To be done: Exactly the lines from the line with "Write part 5" to the line with "self.caliper()" should be extracted, both included, with no other lines.

Records shown:
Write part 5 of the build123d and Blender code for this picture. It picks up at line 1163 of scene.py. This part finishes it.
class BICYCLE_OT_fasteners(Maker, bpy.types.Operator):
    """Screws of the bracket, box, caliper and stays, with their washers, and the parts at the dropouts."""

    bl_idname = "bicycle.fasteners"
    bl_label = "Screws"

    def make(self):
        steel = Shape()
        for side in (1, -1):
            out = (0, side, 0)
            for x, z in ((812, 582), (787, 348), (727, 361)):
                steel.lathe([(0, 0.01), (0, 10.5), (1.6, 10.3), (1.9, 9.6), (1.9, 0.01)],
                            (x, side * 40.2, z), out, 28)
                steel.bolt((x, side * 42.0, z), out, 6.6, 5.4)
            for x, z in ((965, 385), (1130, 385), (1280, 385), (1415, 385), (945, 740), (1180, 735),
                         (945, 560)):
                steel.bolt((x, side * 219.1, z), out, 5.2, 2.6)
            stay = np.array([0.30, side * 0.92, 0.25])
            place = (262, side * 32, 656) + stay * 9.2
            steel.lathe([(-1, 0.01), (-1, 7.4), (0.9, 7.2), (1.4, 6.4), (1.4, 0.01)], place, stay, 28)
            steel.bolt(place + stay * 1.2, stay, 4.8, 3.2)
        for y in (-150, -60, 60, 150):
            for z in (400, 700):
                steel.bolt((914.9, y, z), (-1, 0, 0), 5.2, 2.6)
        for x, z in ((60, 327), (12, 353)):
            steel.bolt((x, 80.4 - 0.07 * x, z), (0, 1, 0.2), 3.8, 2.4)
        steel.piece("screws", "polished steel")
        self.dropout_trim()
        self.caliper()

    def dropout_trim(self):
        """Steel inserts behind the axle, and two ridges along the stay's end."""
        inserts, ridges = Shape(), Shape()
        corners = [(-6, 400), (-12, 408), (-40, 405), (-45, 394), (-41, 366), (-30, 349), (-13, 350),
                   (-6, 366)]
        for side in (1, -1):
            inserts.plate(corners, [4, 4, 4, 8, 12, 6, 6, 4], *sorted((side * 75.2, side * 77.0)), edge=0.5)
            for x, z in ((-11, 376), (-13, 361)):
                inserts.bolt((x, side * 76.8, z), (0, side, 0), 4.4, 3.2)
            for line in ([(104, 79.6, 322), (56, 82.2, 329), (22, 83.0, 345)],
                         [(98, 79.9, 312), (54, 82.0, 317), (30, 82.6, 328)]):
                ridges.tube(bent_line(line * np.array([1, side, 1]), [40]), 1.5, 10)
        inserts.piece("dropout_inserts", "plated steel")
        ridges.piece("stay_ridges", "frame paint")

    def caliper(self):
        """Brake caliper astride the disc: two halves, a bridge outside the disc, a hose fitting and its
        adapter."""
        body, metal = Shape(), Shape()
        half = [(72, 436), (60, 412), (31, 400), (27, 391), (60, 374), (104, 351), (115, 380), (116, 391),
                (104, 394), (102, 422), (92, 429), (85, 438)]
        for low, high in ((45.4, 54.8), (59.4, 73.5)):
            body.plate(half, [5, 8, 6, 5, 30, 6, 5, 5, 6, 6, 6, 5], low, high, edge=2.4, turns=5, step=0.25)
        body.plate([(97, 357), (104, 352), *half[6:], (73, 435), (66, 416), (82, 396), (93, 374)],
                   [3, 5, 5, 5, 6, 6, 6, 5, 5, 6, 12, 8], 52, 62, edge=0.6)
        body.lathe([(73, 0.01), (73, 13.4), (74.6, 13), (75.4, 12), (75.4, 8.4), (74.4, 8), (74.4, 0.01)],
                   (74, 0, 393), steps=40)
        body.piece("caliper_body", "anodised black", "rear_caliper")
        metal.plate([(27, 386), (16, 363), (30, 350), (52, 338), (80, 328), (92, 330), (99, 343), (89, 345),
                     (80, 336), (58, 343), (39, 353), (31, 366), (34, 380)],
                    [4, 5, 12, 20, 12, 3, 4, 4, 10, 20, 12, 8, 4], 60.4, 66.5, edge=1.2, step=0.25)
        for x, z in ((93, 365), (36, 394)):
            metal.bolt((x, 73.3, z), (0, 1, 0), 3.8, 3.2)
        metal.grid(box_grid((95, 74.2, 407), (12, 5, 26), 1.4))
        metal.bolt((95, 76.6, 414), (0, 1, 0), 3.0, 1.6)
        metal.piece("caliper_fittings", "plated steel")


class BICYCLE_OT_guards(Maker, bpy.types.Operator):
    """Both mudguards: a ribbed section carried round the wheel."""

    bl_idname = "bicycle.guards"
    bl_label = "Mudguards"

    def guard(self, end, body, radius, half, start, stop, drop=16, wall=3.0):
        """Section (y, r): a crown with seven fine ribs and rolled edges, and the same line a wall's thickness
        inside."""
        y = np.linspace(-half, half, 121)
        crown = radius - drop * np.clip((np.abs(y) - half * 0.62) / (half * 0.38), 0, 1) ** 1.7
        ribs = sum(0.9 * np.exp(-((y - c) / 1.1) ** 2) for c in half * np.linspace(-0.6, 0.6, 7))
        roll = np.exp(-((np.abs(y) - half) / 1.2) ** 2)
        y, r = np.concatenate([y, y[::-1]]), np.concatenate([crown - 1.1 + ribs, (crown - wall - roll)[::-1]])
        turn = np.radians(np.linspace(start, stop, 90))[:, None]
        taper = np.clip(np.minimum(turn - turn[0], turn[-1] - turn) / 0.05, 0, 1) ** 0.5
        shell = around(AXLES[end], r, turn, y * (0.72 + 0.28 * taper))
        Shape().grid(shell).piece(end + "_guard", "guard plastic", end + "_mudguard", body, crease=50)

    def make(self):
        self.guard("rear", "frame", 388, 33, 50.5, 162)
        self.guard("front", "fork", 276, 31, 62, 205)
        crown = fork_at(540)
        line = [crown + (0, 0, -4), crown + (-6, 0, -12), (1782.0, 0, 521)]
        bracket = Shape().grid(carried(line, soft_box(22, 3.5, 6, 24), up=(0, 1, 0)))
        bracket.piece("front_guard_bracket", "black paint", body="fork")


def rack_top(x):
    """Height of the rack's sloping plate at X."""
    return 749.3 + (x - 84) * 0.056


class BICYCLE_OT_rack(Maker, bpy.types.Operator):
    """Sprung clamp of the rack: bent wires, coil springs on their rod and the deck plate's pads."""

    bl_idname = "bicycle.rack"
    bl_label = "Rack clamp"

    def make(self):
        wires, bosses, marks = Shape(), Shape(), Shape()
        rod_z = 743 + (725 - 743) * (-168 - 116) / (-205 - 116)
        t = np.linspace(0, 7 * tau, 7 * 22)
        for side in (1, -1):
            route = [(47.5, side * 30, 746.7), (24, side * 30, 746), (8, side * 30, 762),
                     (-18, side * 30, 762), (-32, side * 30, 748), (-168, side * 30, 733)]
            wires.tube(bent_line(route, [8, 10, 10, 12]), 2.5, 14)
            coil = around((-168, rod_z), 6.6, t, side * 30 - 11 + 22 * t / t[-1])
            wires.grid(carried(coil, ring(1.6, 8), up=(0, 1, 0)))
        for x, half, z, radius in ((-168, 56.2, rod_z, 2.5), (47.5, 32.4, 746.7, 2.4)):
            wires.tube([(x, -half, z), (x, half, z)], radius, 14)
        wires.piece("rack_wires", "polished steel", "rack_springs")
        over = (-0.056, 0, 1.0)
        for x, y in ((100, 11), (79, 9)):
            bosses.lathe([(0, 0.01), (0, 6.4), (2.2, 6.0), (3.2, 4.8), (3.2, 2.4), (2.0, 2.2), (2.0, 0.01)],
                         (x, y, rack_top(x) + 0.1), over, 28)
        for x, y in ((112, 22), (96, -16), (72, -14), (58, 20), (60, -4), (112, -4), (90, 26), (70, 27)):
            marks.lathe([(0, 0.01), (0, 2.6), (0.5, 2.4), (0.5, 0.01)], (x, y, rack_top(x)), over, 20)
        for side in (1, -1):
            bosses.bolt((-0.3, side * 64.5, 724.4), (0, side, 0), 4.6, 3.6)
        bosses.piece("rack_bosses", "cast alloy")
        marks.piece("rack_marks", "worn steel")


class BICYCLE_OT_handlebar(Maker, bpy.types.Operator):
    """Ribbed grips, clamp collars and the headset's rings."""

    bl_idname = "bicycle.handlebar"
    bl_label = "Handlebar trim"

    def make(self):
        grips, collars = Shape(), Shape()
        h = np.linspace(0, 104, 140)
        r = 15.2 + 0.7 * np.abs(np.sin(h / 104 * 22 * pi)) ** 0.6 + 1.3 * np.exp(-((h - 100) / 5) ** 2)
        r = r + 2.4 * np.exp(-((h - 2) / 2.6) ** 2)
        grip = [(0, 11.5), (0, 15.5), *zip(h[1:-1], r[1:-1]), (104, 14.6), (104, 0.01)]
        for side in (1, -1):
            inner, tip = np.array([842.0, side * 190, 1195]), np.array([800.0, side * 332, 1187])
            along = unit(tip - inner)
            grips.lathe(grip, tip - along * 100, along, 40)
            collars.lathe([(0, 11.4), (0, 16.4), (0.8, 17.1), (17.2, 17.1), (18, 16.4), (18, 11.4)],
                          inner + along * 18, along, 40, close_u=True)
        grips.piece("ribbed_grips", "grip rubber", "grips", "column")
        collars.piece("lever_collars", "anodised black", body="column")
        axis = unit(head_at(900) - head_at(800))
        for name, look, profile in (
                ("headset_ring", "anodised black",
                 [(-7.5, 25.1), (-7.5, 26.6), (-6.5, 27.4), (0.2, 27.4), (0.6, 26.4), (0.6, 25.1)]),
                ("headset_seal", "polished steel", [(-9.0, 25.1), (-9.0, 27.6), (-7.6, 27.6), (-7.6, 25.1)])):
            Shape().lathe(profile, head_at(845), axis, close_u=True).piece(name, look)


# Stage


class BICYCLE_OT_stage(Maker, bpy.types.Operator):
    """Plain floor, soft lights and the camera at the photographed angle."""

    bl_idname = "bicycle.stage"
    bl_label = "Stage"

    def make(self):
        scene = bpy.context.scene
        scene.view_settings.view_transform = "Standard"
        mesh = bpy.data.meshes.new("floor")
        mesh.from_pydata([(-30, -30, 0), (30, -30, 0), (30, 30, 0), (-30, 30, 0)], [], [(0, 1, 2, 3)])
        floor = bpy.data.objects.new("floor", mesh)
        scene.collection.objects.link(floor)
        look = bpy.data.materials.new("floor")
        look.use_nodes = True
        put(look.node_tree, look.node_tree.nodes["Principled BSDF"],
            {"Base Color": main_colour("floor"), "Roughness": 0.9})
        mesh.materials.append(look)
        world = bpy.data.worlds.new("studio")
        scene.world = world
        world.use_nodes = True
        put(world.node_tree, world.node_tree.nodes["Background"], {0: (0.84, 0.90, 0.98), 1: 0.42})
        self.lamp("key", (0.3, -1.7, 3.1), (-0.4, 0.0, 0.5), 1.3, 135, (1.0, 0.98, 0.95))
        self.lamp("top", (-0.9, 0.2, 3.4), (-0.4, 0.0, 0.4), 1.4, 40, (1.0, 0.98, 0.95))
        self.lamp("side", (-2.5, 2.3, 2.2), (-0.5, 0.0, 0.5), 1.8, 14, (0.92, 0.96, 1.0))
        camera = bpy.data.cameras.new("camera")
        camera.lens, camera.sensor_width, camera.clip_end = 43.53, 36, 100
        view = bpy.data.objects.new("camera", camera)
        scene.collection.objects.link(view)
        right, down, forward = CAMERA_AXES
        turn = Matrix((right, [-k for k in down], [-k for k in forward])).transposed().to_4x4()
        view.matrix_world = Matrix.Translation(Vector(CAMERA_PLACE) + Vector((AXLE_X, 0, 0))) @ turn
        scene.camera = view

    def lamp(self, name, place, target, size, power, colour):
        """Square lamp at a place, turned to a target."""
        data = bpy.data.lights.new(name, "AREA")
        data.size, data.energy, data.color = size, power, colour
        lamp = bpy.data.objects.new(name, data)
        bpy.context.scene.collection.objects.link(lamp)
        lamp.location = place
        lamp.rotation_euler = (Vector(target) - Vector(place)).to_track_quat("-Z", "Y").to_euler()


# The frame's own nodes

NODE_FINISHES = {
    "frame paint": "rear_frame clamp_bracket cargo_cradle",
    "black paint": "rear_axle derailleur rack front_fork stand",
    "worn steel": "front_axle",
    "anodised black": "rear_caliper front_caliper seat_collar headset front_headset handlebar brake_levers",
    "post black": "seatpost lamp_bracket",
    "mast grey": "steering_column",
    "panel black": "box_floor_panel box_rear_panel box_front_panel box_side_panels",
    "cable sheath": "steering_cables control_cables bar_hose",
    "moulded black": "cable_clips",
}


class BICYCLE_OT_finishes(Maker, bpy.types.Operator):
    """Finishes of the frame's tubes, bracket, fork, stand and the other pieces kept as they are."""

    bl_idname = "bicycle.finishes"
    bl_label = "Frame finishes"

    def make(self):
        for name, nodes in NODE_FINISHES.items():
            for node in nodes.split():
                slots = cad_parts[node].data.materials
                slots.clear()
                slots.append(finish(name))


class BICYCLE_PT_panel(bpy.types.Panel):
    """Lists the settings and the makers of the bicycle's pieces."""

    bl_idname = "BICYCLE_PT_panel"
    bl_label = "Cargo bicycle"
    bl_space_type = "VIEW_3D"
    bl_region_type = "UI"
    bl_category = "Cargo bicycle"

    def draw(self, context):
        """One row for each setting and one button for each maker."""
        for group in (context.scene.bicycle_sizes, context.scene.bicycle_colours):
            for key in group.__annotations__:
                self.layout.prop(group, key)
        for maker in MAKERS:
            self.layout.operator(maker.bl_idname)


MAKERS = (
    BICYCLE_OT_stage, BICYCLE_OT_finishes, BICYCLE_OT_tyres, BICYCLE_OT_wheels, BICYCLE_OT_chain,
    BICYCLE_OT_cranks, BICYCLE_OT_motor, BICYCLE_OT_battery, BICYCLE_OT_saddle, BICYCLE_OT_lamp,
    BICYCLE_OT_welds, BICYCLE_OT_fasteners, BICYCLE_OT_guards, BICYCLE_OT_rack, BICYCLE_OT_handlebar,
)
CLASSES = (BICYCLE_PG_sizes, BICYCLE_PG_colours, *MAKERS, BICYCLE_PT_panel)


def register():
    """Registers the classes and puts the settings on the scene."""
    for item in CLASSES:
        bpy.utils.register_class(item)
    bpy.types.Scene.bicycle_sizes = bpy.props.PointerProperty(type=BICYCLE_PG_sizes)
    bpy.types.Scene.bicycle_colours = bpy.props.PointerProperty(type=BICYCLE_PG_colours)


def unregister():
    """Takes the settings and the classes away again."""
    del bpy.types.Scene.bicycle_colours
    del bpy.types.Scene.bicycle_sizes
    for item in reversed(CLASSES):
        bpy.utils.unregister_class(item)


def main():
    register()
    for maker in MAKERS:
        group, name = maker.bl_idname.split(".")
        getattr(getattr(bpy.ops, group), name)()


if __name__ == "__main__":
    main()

==

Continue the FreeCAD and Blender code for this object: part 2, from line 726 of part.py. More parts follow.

...

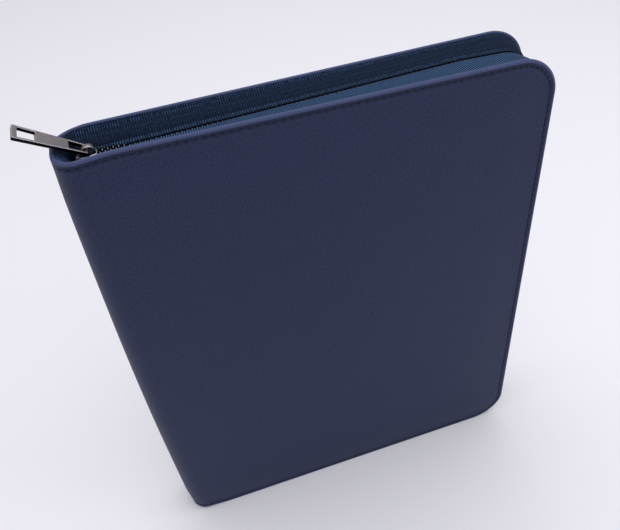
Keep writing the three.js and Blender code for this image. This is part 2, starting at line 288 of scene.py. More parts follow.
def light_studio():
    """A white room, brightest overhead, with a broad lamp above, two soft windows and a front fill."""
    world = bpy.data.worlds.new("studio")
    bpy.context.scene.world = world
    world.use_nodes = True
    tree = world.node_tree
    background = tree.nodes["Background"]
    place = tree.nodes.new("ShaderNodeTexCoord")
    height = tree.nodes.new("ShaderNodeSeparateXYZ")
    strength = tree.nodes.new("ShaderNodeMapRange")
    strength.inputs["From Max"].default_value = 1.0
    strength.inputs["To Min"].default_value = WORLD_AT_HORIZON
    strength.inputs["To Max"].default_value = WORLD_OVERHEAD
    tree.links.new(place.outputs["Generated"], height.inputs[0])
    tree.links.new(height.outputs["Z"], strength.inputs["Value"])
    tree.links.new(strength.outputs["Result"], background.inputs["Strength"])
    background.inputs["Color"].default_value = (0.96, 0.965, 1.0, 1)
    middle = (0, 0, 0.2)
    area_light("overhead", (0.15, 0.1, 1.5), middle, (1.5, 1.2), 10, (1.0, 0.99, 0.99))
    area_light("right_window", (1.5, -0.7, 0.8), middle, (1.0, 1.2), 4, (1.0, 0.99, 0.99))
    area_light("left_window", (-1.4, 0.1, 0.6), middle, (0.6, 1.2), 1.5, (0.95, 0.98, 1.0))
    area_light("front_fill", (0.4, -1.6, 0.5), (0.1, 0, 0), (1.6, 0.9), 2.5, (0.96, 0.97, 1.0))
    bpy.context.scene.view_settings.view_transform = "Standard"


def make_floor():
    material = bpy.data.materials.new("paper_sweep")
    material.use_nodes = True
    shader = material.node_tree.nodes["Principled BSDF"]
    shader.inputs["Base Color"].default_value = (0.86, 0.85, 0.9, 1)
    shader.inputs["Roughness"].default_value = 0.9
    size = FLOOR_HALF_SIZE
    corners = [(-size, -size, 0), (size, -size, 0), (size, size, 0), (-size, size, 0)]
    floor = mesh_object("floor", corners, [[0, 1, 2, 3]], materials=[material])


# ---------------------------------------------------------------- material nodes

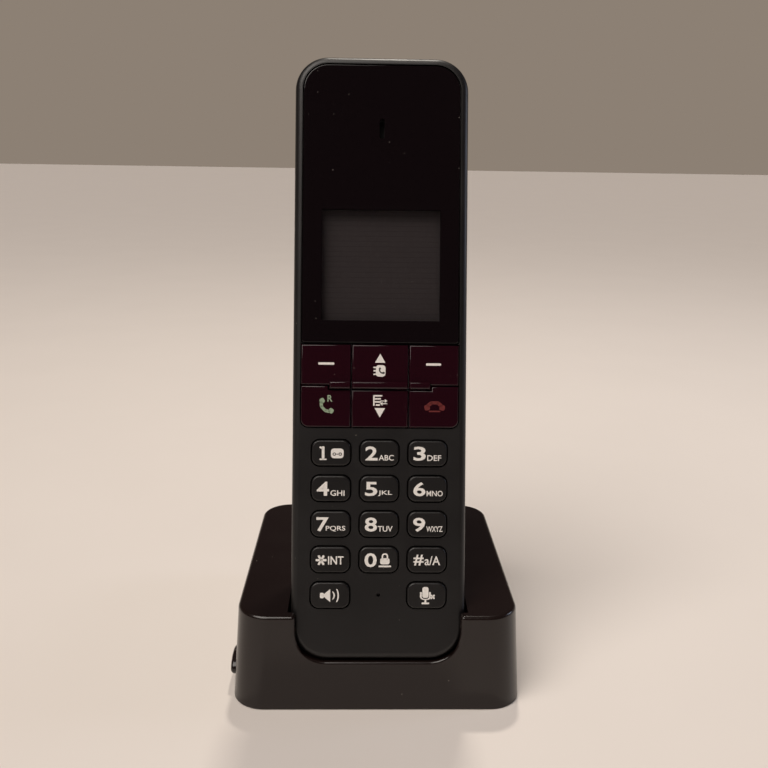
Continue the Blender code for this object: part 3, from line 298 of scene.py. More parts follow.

Task answer:
Write part 5 of the build123d and Blender code for this picture. It picks up at line 1163 of scene.py. This part finishes it.
class BICYCLE_OT_fasteners(Maker, bpy.types.Operator):
    """Screws of the bracket, box, caliper and stays, with their washers, and the parts at the dropouts."""

    bl_idname = "bicycle.fasteners"
    bl_label = "Screws"

    def make(self):
        steel = Shape()
        for side in (1, -1):
            out = (0, side, 0)
            for x, z in ((812, 582), (787, 348), (727, 361)):
                steel.lathe([(0, 0.01), (0, 10.5), (1.6, 10.3), (1.9, 9.6), (1.9, 0.01)],
                            (x, side * 40.2, z), out, 28)
                steel.bolt((x, side * 42.0, z), out, 6.6, 5.4)
            for x, z in ((965, 385), (1130, 385), (1280, 385), (1415, 385), (945, 740), (1180, 735),
                         (945, 560)):
                steel.bolt((x, side * 219.1, z), out, 5.2, 2.6)
            stay = np.array([0.30, side * 0.92, 0.25])
            place = (262, side * 32, 656) + stay * 9.2
            steel.lathe([(-1, 0.01), (-1, 7.4), (0.9, 7.2), (1.4, 6.4), (1.4, 0.01)], place, stay, 28)
            steel.bolt(place + stay * 1.2, stay, 4.8, 3.2)
        for y in (-150, -60, 60, 150):
            for z in (400, 700):
                steel.bolt((914.9, y, z), (-1, 0, 0), 5.2, 2.6)
        for x, z in ((60, 327), (12, 353)):
            steel.bolt((x, 80.4 - 0.07 * x, z), (0, 1, 0.2), 3.8, 2.4)
        steel.piece("screws", "polished steel")
        self.dropout_trim()
        self.caliper()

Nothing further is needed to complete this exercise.